§ **What is asked**:
Hand back each line, unchanged, from the top down to the line where "return solid_mesh(name, outer" sits.

....

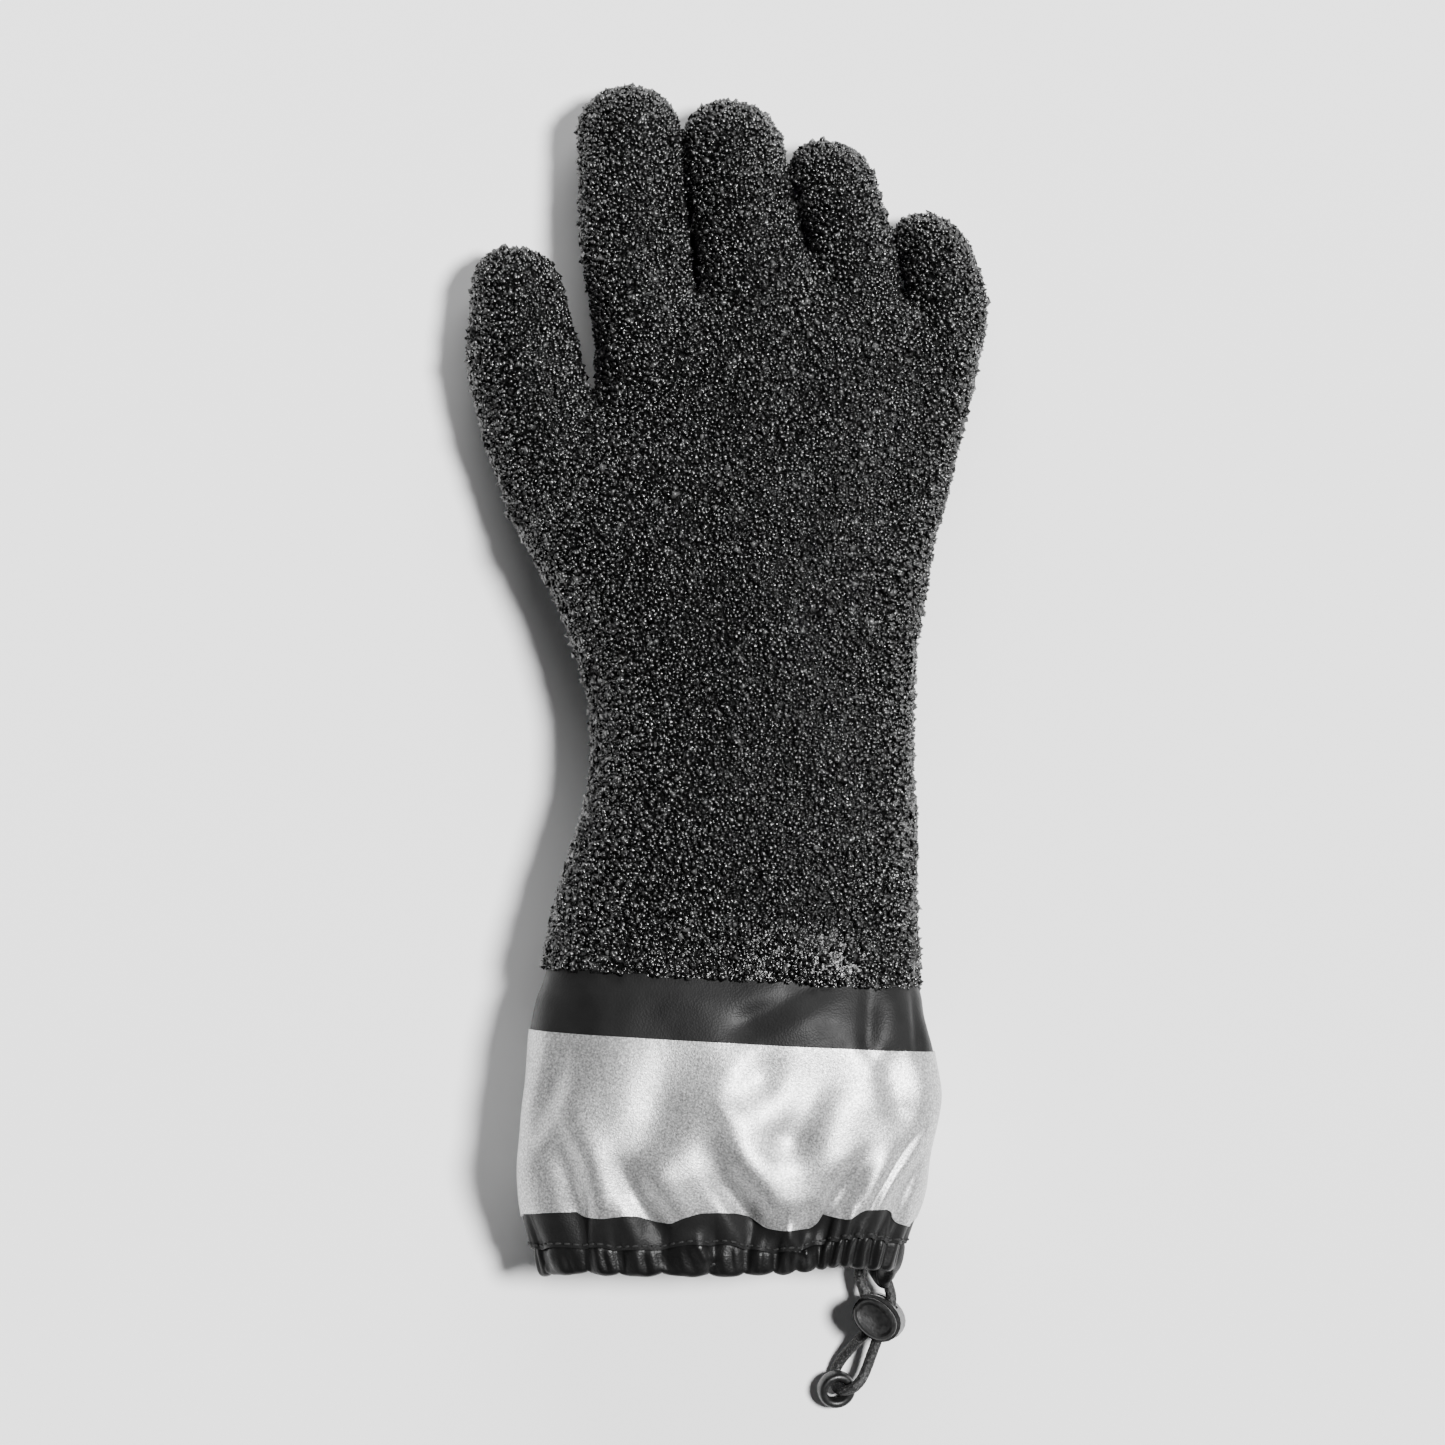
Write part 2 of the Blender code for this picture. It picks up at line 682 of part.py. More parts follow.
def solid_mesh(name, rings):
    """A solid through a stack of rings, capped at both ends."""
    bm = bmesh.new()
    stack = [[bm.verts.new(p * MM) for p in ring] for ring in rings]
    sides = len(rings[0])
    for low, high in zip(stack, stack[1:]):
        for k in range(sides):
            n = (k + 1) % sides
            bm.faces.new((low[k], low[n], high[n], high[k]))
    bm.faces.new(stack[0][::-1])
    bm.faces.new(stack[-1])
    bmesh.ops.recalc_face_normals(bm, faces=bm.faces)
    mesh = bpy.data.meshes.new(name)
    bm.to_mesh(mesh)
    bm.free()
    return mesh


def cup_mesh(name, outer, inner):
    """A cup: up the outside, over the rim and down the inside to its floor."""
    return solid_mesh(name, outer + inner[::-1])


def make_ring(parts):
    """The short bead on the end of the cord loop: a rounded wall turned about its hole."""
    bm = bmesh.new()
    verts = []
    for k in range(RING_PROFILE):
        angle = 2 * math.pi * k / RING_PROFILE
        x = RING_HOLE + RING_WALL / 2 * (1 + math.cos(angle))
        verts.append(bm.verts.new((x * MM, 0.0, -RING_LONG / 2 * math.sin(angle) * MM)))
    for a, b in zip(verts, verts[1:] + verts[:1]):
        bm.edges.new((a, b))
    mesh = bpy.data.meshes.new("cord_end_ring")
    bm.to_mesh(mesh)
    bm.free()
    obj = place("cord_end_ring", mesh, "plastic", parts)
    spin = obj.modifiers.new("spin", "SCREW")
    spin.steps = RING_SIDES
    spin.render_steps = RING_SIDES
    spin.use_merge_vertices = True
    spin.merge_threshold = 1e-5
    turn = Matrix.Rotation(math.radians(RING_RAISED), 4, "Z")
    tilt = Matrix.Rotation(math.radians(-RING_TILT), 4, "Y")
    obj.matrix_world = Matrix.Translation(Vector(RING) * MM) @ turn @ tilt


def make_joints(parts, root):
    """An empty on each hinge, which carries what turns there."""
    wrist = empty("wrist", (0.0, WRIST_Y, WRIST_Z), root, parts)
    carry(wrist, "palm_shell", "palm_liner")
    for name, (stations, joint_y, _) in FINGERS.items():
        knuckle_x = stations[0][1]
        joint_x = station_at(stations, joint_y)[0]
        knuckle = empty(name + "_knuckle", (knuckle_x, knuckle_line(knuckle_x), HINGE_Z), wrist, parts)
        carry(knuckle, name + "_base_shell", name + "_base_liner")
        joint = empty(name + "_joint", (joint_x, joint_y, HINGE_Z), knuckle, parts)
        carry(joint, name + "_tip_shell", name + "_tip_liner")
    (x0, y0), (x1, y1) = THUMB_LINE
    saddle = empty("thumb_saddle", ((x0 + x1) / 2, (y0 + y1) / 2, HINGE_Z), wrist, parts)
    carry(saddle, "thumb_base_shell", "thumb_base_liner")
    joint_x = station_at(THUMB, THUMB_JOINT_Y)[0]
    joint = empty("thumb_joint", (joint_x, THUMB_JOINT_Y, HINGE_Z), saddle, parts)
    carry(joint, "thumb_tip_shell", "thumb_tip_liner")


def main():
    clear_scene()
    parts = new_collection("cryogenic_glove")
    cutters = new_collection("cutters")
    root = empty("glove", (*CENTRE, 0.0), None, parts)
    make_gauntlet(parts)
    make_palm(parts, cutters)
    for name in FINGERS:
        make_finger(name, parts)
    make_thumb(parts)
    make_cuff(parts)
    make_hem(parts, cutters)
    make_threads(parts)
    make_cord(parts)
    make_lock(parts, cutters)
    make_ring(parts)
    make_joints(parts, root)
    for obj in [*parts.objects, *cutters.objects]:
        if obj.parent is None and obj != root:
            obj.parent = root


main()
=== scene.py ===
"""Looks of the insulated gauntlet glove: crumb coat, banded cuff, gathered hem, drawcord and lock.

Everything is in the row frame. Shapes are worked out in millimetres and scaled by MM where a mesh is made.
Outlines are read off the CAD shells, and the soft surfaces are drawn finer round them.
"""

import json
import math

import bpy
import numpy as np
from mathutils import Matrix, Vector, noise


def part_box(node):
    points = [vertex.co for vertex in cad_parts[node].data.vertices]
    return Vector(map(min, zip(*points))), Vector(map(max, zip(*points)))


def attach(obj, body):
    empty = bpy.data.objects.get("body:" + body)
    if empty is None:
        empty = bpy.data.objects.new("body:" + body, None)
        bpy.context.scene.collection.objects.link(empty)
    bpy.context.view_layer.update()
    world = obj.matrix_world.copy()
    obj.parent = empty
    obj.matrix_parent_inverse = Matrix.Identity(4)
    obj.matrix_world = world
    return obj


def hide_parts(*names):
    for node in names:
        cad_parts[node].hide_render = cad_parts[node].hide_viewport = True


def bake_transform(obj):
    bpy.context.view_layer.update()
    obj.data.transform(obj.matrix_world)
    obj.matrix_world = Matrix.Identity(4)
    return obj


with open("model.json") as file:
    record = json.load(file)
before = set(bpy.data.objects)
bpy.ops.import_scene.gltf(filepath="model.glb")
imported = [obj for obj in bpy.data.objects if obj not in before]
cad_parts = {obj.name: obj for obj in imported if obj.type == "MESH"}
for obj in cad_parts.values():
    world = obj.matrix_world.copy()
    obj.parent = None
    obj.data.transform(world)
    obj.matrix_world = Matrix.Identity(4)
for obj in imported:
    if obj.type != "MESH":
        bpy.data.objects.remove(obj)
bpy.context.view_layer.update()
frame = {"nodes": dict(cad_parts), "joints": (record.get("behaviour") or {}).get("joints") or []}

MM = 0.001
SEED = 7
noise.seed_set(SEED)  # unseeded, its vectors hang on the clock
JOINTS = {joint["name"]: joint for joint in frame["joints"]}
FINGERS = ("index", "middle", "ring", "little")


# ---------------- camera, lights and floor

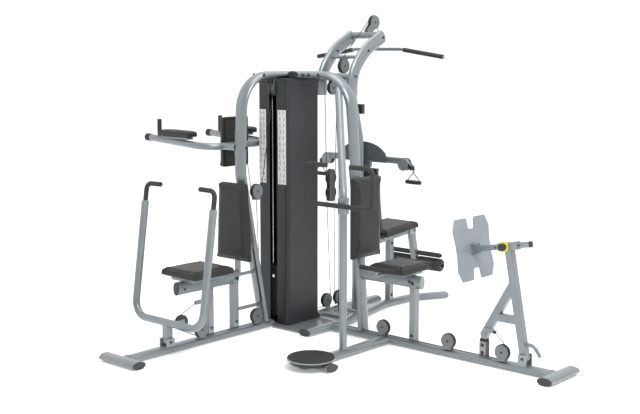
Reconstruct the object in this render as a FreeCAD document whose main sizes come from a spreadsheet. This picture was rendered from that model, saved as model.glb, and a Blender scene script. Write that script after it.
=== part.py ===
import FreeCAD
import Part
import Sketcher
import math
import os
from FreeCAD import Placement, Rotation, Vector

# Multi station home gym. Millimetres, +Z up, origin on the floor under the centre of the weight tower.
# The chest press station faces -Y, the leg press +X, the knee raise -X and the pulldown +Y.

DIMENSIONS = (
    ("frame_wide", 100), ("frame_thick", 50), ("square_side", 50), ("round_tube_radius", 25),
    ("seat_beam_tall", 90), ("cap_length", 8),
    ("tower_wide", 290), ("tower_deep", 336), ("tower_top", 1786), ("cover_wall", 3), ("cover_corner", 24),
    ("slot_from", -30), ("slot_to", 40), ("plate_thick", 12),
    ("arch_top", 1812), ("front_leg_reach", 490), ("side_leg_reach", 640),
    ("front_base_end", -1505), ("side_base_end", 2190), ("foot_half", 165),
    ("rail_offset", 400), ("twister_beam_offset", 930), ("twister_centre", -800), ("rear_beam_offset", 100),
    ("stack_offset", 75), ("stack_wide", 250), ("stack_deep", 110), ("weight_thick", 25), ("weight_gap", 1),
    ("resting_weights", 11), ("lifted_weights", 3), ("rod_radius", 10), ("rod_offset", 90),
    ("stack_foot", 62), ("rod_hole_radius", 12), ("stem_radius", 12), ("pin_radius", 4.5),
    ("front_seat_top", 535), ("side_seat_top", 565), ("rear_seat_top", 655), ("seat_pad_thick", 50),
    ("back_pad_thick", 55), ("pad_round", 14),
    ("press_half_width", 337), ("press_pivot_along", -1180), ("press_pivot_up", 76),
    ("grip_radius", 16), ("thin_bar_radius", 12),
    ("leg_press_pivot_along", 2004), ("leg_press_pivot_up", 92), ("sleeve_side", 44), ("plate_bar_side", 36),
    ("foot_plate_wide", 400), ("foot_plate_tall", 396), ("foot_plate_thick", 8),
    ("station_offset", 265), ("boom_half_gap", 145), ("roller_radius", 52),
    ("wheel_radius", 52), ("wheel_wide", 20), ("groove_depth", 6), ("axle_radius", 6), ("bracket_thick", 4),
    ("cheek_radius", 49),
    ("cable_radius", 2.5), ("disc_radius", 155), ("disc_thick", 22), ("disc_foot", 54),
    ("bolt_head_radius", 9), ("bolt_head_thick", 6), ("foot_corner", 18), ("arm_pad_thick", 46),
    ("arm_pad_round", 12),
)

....

§ **The response**:
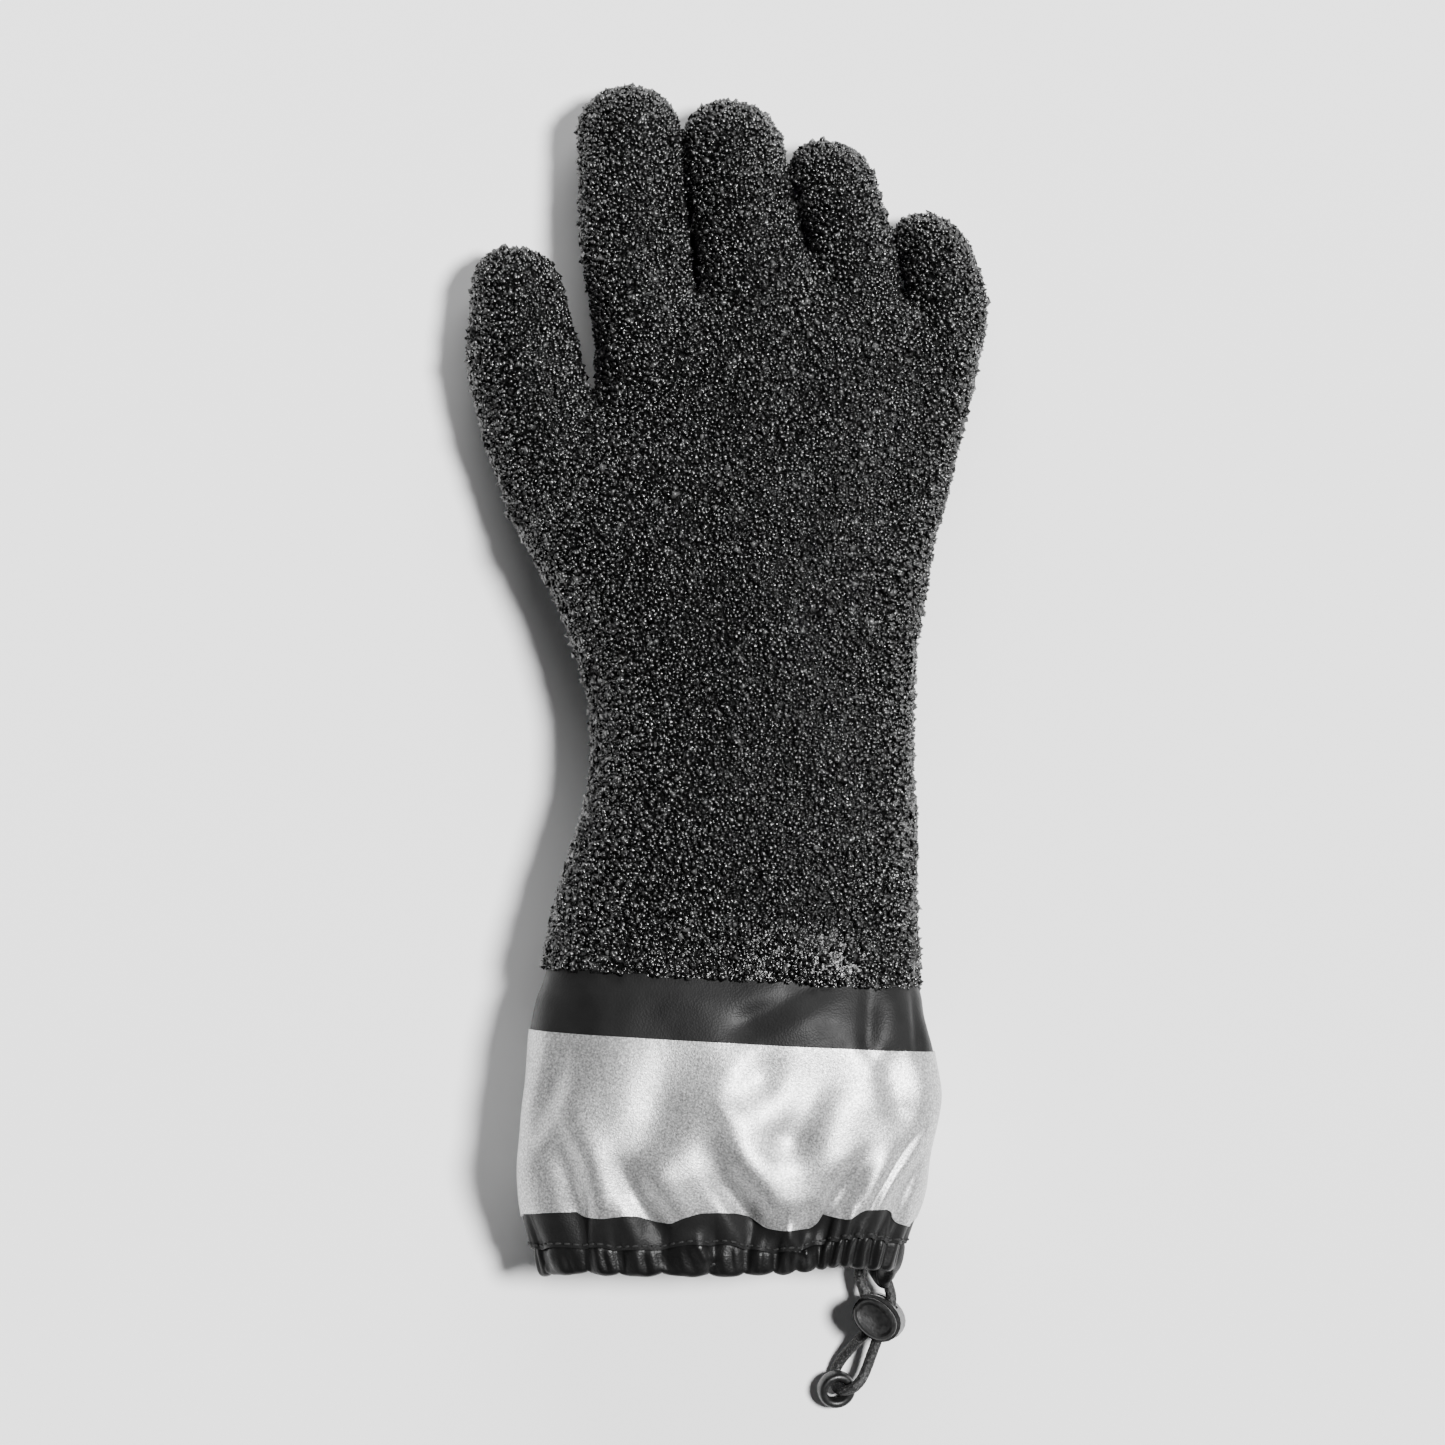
Write part 2 of the Blender code for this picture. It picks up at line 682 of part.py. More parts follow.
def solid_mesh(name, rings):
    """A solid through a stack of rings, capped at both ends."""
    bm = bmesh.new()
    stack = [[bm.verts.new(p * MM) for p in ring] for ring in rings]
    sides = len(rings[0])
    for low, high in zip(stack, stack[1:]):
        for k in range(sides):
            n = (k + 1) % sides
            bm.faces.new((low[k], low[n], high[n], high[k]))
    bm.faces.new(stack[0][::-1])
    bm.faces.new(stack[-1])
    bmesh.ops.recalc_face_normals(bm, faces=bm.faces)
    mesh = bpy.data.meshes.new(name)
    bm.to_mesh(mesh)
    bm.free()
    return mesh


def cup_mesh(name, outer, inner):
    """A cup: up the outside, over the rim and down the inside to its floor."""
    return solid_mesh(name, outer + inner[::-1])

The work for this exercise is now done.